Несмотря на большой авторитет Максима Исповедника, признание подлинности Ареопагитских сочинений все-таки не стало всеобщим. Определенные, хотя и очень сдержанные, сомнения в подлинности высказывал такой великий филолог, как свт. Фотий, патриарх Константинопольский. Еще более определенно об этом говорил Арефа, архиепископ Кесарийский, выдающийся ученик патриарха Фотия. Затем новые сомнения в подлинности Ареопагитских сочинений были высказаны византийскими учеными последнего византийского века (XV в), а в следующем XVI веке такие сомнения стали высказываться и на Западе, отчасти под влиянием эмигрировавших на Запад византийских ученых.

Что касается бытования Ареопагитских сочинений на Западе, то они стали там известны достаточно рано, их широкому распространению содействовало смешение двух Дионисиев — Дионисия Афинского и Парижского. Получая в дар из Византии рукописи сочинений Дионисия Ареопагита, французские короли заботились об их переводе. Самый известный из западных латинских переводов Дионисия Ареопагита — это перевод знаменитого богослова Иоанна Скотта Эриугены.

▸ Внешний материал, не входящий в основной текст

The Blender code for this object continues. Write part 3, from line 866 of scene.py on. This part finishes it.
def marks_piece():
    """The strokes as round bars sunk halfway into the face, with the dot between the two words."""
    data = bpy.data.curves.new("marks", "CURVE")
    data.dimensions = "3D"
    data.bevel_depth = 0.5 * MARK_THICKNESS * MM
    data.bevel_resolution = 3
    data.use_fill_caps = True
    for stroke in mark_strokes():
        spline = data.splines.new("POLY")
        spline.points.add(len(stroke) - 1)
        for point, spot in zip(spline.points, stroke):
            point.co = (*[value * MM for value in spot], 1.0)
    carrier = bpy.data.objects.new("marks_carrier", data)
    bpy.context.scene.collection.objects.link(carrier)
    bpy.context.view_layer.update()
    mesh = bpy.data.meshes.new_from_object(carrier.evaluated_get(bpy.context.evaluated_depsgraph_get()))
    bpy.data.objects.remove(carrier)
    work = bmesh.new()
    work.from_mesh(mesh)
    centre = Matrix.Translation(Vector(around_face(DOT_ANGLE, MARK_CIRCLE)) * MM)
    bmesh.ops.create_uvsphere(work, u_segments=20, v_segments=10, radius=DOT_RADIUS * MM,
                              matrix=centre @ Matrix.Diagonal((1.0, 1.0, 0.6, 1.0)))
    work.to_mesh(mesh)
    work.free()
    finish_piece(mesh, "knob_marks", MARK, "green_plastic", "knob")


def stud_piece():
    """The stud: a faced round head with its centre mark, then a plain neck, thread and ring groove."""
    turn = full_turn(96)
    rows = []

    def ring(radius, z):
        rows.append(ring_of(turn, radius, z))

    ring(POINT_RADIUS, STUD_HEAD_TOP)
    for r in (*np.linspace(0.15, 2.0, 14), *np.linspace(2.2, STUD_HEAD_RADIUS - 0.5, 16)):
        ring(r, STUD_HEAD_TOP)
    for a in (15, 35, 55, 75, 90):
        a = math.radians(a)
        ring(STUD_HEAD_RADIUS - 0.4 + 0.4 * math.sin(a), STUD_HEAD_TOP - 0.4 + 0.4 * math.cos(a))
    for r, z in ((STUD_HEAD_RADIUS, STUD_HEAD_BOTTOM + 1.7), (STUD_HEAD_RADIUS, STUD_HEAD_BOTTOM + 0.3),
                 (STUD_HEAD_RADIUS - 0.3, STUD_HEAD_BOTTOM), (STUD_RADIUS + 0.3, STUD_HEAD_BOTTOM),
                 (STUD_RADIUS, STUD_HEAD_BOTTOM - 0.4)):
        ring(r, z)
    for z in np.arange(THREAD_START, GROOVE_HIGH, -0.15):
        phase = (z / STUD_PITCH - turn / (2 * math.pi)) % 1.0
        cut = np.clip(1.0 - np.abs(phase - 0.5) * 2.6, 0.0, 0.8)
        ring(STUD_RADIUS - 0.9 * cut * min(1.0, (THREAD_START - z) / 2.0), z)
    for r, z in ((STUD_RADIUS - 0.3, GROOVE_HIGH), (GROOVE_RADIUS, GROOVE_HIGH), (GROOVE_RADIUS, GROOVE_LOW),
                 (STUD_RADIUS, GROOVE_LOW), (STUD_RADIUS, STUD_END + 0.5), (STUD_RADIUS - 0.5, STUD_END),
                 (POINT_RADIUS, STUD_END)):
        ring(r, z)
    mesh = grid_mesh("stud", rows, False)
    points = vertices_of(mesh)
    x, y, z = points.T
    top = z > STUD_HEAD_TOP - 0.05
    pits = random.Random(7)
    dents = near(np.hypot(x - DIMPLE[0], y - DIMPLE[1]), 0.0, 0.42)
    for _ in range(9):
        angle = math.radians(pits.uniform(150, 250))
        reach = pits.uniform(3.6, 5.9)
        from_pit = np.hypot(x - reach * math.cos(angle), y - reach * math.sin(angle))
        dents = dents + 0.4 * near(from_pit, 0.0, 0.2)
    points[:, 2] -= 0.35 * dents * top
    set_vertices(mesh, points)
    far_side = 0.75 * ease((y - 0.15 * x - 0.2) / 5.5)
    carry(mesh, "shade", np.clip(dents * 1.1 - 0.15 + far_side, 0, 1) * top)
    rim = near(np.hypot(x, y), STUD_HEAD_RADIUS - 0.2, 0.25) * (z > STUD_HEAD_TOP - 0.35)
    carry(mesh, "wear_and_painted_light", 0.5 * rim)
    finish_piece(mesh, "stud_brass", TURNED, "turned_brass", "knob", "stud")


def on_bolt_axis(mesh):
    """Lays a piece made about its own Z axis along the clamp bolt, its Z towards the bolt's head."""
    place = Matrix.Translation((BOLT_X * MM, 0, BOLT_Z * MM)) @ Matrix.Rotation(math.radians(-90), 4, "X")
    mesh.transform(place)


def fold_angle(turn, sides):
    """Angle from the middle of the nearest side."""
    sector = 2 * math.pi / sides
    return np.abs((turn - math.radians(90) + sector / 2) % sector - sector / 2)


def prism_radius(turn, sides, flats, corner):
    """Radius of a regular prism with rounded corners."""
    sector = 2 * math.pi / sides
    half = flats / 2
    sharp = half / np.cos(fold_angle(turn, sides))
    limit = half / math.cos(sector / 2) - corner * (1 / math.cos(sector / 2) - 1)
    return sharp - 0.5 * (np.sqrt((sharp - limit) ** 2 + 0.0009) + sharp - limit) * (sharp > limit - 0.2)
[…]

После того, как в конце первого тысячелетия на Западе распространились латинские переводы Ареопагитских сочинений, они начали оказывать большое влияние также и на Западе. У Фомы Аквинского встречается около полутора тысяч цитат из Ареопагитских сочинений. Для всей схоластики в целом Дионисий Ареопагит — это один из непререкаемых авторитетов.

Положение на Западе меняется в XVI веке, когда, с одной стороны, историческая критика начинает высказывать все более громкие сомнения в подлинности этих сочинений, с другой стороны, когда эти сочинения решительно отвергаются деятелями реформации, начиная с Лютера.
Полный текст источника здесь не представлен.